=== Exercise requirements ===
Look through the material below. Copy every line with the string "this" in it.

=== Data extract ===
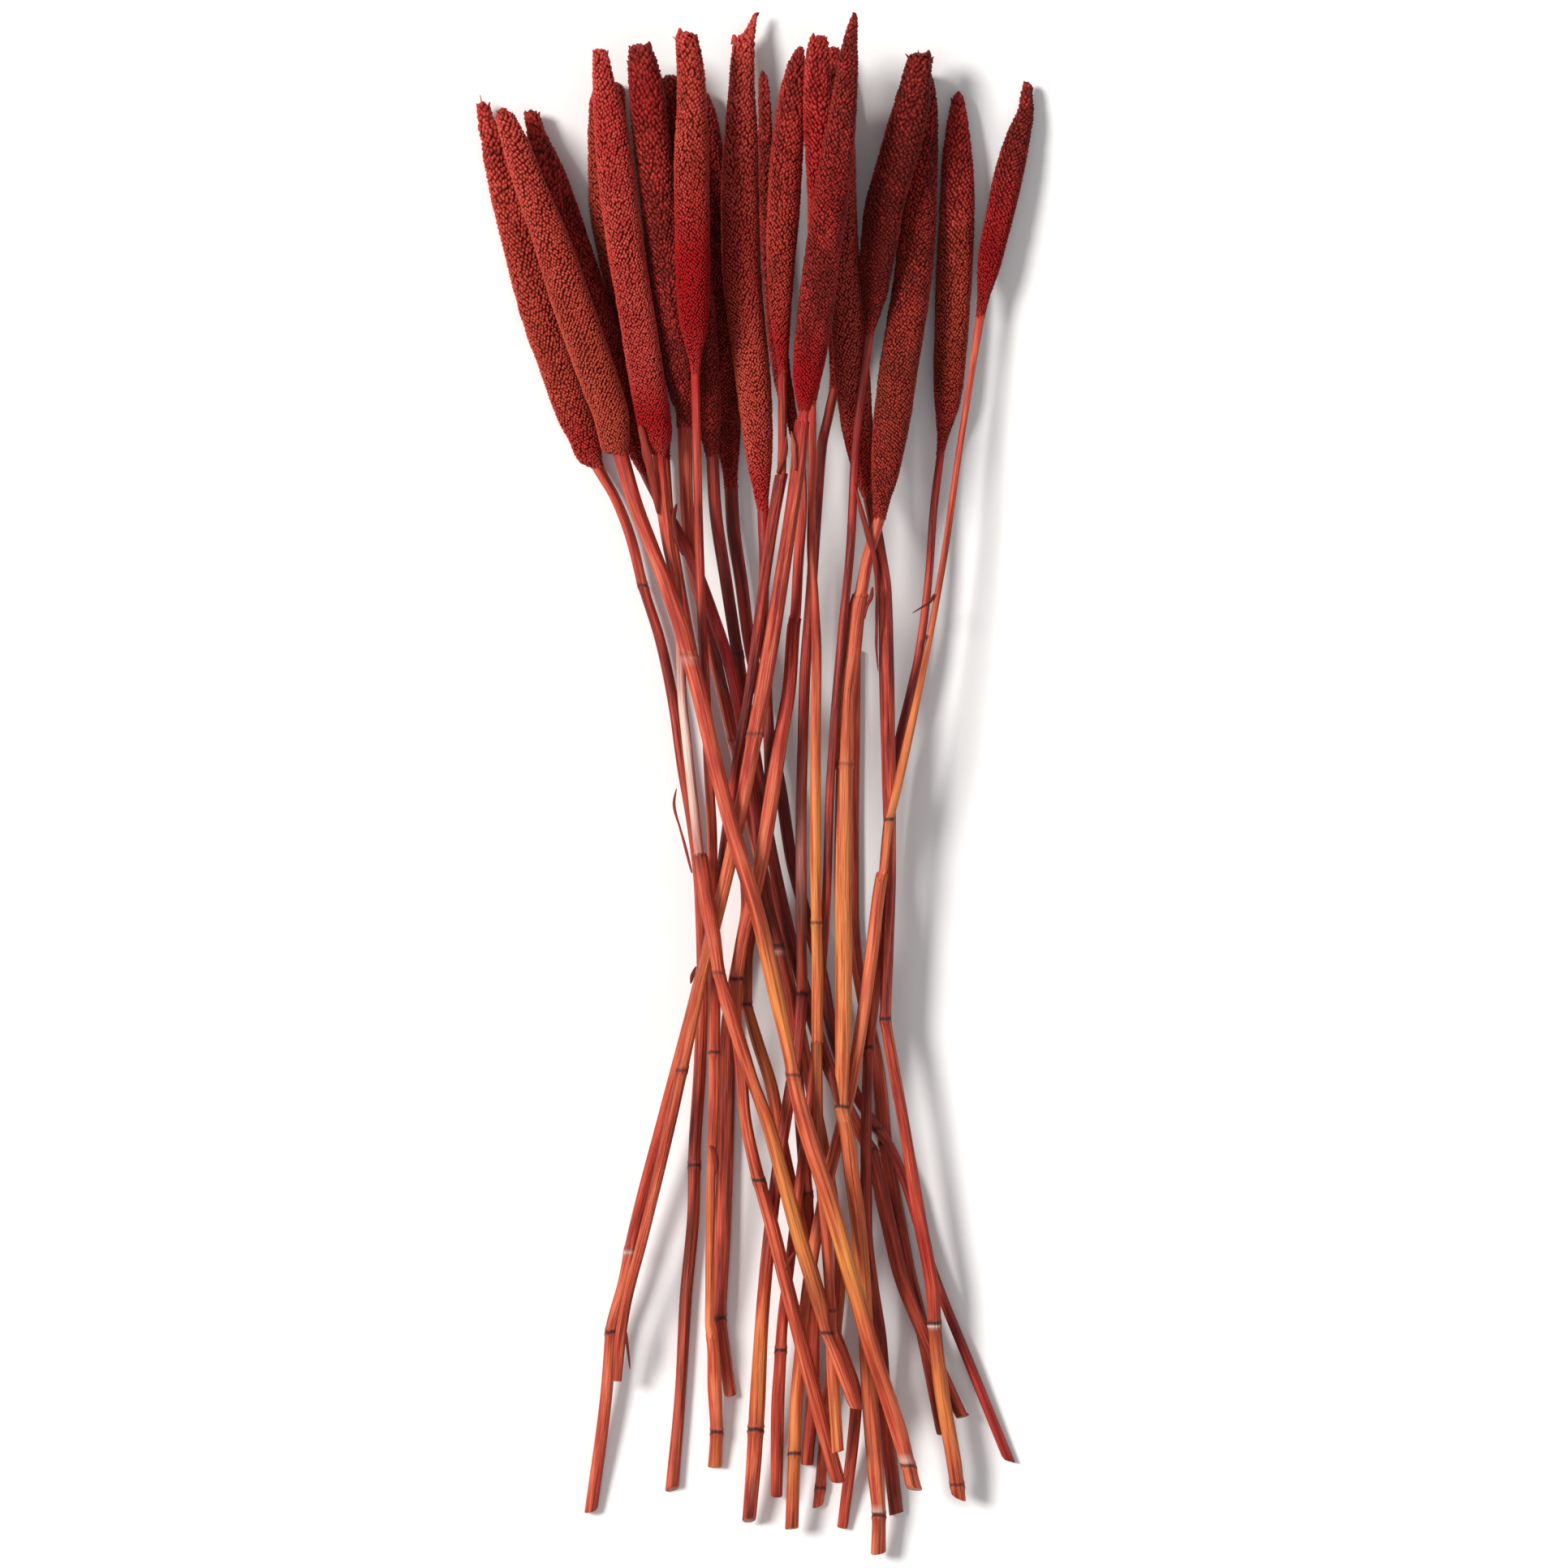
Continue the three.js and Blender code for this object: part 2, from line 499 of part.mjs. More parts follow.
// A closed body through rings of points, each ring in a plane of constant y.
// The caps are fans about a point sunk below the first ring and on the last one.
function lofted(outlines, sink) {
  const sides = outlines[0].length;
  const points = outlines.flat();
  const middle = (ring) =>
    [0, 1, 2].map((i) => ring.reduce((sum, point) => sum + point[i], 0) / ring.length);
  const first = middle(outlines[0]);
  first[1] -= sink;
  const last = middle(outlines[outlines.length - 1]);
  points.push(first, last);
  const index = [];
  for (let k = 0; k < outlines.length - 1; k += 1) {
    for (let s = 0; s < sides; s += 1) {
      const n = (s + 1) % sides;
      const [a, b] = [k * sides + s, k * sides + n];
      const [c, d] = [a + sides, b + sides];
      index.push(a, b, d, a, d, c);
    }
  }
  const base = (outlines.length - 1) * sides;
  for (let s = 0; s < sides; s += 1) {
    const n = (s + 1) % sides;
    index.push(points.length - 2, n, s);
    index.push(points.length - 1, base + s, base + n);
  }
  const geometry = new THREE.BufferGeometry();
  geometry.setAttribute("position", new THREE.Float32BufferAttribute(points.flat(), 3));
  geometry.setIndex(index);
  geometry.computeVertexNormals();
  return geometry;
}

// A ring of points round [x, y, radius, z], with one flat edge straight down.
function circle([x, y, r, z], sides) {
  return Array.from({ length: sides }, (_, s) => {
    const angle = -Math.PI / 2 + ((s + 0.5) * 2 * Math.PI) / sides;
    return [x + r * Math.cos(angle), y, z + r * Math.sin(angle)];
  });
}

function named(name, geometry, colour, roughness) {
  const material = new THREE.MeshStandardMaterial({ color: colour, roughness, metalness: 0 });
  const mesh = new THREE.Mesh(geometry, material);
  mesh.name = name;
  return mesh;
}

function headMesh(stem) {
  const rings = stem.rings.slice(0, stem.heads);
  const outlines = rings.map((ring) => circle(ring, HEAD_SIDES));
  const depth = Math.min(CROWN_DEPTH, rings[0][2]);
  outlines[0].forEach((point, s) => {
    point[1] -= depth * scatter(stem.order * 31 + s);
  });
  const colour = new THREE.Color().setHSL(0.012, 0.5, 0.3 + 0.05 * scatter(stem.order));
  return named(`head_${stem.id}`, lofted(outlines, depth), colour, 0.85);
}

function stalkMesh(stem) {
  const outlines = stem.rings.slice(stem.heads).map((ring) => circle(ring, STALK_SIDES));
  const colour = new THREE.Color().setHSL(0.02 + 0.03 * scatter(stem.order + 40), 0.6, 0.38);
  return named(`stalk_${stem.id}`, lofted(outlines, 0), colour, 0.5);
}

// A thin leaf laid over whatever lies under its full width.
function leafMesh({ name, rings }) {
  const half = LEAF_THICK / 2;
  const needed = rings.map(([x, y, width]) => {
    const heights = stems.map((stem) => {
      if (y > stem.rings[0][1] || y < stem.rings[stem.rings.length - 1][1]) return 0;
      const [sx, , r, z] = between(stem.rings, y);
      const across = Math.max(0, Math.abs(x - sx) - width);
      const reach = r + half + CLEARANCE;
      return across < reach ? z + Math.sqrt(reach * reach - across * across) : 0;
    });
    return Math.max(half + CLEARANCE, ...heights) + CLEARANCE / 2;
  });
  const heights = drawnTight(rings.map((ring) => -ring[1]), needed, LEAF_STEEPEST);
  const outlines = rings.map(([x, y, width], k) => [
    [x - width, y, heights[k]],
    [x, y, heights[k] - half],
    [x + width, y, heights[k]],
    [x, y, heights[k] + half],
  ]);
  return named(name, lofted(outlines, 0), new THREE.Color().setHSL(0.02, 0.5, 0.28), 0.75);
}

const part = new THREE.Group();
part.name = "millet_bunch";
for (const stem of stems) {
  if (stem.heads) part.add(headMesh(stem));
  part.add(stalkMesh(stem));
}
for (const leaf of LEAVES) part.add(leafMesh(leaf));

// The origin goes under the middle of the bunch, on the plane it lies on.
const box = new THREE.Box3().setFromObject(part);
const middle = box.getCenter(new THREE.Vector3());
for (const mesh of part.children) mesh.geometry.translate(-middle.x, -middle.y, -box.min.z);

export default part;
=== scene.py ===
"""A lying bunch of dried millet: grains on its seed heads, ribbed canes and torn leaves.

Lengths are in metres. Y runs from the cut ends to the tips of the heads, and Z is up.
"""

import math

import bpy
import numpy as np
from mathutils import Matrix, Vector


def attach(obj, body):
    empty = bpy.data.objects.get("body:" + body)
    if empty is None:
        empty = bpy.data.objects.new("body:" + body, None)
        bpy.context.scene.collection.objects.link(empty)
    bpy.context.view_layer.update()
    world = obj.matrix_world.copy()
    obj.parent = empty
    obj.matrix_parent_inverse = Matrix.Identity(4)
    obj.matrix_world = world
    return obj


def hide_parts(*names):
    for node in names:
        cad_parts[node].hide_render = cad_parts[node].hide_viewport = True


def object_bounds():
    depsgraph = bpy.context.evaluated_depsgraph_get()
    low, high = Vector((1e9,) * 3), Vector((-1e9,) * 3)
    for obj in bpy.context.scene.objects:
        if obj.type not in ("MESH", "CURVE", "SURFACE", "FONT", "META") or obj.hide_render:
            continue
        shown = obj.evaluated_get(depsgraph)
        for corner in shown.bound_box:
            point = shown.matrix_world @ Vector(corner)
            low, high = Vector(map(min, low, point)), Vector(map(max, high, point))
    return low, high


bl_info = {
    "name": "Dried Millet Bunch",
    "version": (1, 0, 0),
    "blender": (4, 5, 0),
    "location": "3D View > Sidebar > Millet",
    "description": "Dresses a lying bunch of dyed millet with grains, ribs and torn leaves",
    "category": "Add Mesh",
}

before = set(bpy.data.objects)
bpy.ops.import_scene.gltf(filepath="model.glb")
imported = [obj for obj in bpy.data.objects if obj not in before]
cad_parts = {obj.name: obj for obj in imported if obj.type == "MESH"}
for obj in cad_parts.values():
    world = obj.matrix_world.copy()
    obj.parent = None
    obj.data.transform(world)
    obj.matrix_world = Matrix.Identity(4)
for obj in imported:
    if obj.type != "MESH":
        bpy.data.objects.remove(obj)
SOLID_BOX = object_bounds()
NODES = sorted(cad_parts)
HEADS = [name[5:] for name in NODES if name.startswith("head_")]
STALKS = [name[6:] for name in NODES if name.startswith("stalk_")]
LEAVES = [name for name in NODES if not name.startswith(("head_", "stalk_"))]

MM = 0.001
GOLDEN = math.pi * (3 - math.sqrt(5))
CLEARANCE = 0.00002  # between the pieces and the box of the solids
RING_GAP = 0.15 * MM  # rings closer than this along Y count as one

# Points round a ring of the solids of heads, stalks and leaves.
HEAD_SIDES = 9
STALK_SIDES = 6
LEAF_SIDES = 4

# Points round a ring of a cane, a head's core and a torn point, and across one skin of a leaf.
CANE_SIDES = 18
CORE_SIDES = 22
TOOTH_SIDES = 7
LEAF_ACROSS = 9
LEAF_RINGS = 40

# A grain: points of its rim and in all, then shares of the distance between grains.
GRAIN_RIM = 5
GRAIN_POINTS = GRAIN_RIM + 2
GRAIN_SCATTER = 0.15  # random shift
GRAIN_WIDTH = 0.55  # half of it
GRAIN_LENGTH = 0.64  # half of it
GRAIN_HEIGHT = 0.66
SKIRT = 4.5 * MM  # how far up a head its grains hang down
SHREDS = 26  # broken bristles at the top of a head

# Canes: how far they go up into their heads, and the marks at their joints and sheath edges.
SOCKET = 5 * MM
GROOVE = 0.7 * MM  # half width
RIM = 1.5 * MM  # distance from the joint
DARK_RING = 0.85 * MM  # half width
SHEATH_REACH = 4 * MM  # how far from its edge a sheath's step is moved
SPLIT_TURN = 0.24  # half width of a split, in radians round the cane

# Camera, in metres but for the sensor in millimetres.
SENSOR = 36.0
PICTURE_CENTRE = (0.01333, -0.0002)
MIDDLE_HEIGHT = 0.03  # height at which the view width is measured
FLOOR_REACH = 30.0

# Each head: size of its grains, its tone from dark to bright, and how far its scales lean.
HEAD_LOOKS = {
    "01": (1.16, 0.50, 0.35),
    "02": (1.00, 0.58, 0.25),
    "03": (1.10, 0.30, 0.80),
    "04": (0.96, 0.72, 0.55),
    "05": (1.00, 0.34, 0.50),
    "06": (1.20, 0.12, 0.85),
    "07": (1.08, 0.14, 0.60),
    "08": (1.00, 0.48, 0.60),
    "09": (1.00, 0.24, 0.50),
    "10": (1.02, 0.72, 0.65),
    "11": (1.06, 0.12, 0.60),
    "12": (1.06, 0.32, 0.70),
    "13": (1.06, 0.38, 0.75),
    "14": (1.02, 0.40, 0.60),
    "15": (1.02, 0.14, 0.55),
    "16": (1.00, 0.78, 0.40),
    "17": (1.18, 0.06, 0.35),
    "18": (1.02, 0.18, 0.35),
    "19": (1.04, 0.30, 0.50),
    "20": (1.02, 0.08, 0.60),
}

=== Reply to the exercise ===
Continue the three.js and Blender code for this object: part 2, from line 499 of part.mjs. More parts follow.
RING_GAP = 0.15 * MM  # rings closer than this along Y count as one